DATA SHOWN:
┌────────
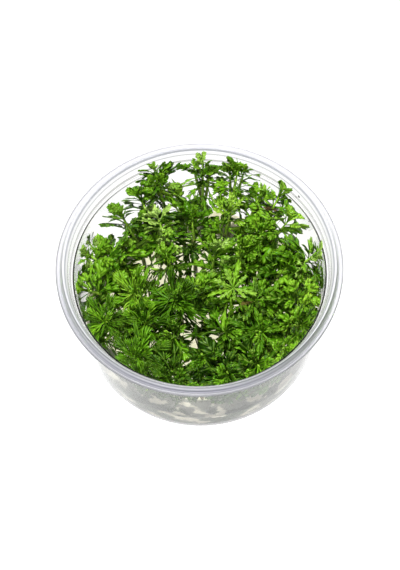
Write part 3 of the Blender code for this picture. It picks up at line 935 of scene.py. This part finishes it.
└────────
┌────────
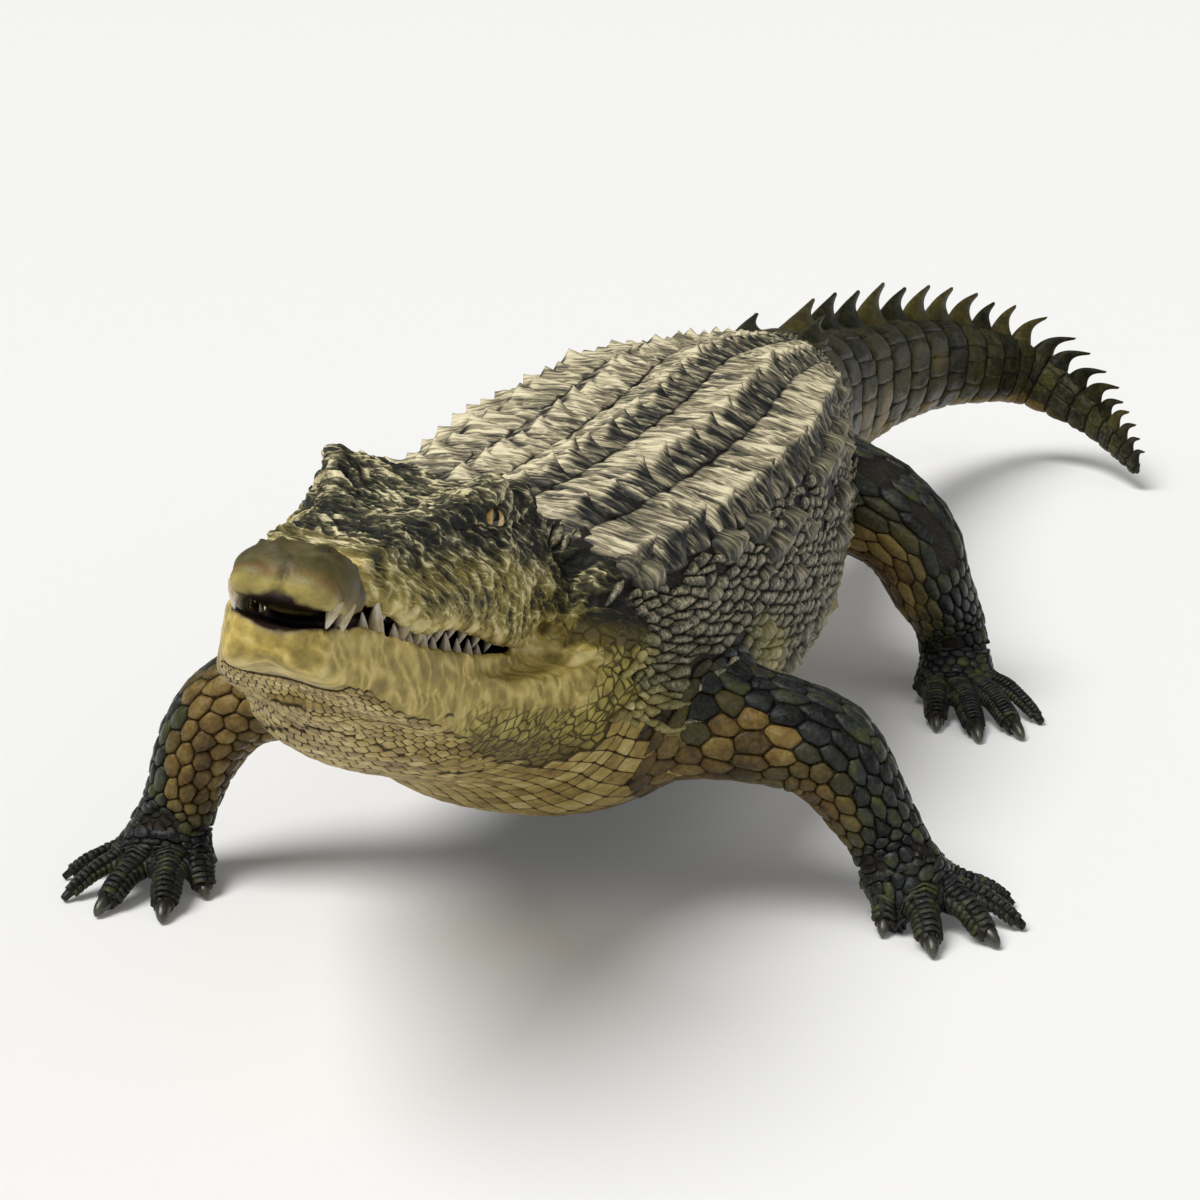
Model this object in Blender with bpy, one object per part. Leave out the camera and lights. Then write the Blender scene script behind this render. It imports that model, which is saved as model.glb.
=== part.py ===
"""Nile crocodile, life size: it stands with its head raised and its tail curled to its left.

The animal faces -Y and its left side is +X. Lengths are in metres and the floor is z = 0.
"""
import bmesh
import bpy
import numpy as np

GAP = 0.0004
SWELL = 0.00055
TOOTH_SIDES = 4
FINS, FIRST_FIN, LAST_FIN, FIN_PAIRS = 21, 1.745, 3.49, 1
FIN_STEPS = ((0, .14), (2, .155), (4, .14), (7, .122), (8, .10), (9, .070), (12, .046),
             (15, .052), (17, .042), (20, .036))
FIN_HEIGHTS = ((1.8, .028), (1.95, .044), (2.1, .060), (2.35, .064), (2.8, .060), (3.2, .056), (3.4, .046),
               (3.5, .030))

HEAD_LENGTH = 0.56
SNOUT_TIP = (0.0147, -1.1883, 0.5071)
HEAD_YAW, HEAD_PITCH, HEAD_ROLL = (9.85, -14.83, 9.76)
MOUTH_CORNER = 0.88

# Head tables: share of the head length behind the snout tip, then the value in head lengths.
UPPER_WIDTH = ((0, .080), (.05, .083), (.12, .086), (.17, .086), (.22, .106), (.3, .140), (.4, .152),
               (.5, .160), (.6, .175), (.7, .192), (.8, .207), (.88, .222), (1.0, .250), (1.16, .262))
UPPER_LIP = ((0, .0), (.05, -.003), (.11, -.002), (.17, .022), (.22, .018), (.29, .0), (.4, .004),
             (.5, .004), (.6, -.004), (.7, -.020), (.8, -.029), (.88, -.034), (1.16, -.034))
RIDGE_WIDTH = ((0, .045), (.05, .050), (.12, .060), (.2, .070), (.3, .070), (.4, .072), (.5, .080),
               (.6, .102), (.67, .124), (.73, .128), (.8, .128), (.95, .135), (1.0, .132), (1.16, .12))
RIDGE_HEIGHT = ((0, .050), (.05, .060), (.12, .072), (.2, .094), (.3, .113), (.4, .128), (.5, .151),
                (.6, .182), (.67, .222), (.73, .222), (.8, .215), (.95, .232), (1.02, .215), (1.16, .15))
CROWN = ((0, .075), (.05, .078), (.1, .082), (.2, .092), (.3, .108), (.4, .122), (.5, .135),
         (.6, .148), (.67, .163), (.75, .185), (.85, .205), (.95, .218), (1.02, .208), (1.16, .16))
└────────
PROBLEM REQUIREMENTS: Write out only the lines that run from the line containing "Model this object" through the line containing "import numpy as np", both included, exactly as they appear above.

WRITTEN RESPONSE:
Model this object in Blender with bpy, one object per part. Leave out the camera and lights. Then write the Blender scene script behind this render. It imports that model, which is saved as model.glb.
=== part.py ===
"""Nile crocodile, life size: it stands with its head raised and its tail curled to its left.

The animal faces -Y and its left side is +X. Lengths are in metres and the floor is z = 0.
"""
import bmesh
import bpy
import numpy as np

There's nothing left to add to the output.